On Tue, Sep 30, 2008 at 01:01:55PM +0100, Daniel.Pocock at barclayscapital.com wrote:
> > I get lots of errors like this, and gaps in my graphs:
> > 
> > Sep 30 11:05:42 servername rrdcached[18002]: queue_thread_main:
> > rrd_update_r 
> > (/.../rrds/unspecified/servername/disk_total.rrd) failed with 
> > status -1. (/.../rrds/unspecified/servername/disk_total.rrd:
> > illegal attempt to update using time 1222768885 when last 
> > update time is
> > 1222768885 (minimum one second step))

Daniel,

The daemon makes no attempt to ensure that you are updating the files
correctly.  Any RRD process (with or without rrdcached) that tries to
update the same file without advancing the time_t will generate this
error.

> I decided to have a closer look at what is happening:
> 
> - the errors are only logged when someone retrieves a graph (in other
> words, when rrdcached is told to flush everything)
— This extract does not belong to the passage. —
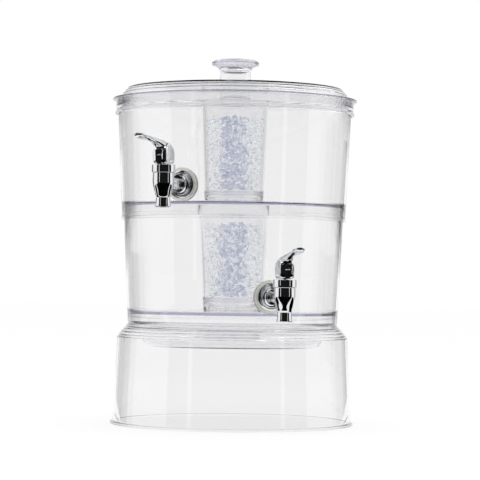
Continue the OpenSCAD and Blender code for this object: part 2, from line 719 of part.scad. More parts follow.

They would also be logged when the daemon flushes periodically to disk (-w
and -f timers).

> - I increased the polling interval (now 3 seconds)
> 
> - compiling with debug symbols and setting a breakpoint on the error, I
> discover the following:
> 
> Breakpoint 1, queue_thread_main (args=0x0) at rrd_daemon.c:703
> 703           RRDD_LOG (LOG_NOTICE, "queue_thread_main: "
> (gdb) info locals
> ci = (cache_item_t *) 0x1658ded0
> file = 0x2aaab85e9b80 "/.../unspecified/__SummaryInfo__/mem_buffers.rrd"
> values = (char **) 0x2aaaab33b010
> status = -1
> i = 2
> values_num = 59739

values_num is the number of values enqueued for a particular RRD file.
You said you have been running for (300sec / (3sec/update)) = 100 updates.
Therefore, each file should not have more than 100 updates.

It looks like you are sending the updates multiple times to the daemon.
It would take almost 597 duplicate strings per file to advance values_num
that far in only 100 poll intervals.

This explains the duplicate strings here:

> (gdb) x/s *(0x2aaaab33b010)
> 0x1658dfb0:      "1222774961:314936.000:1"
> (gdb) x/s *(0x2aaaab33b010+8)
> 0x1658f460:      "1222774961:314936.000:1"

I am not familiar with Ganglia, but it looks to me like the process that
feeds the RRD file is not separating multiple targets into unique file
names.  By writing every output to the same file name, it's enqueueing
lots of duplicate results.  Are you polling ~597 targets by chance?

If you have Ganglia configured to log errors, it should have been logging
the same RRD errors before you started using rrdcached..  They would have
been logged to "daemon.info".  rrdcached logs the update messages to
"daemon.notice".

You may want to enable this line to confirm what Ganglia is trying to
write:

$GANGLIA/monitor-core/gmetad/rrd_helpers.c:60
  /* debug_msg("Updated rrd %s with value %s", rrd, val); */

-- 
 kevin brintnall =~ /kbrint at rufus.net/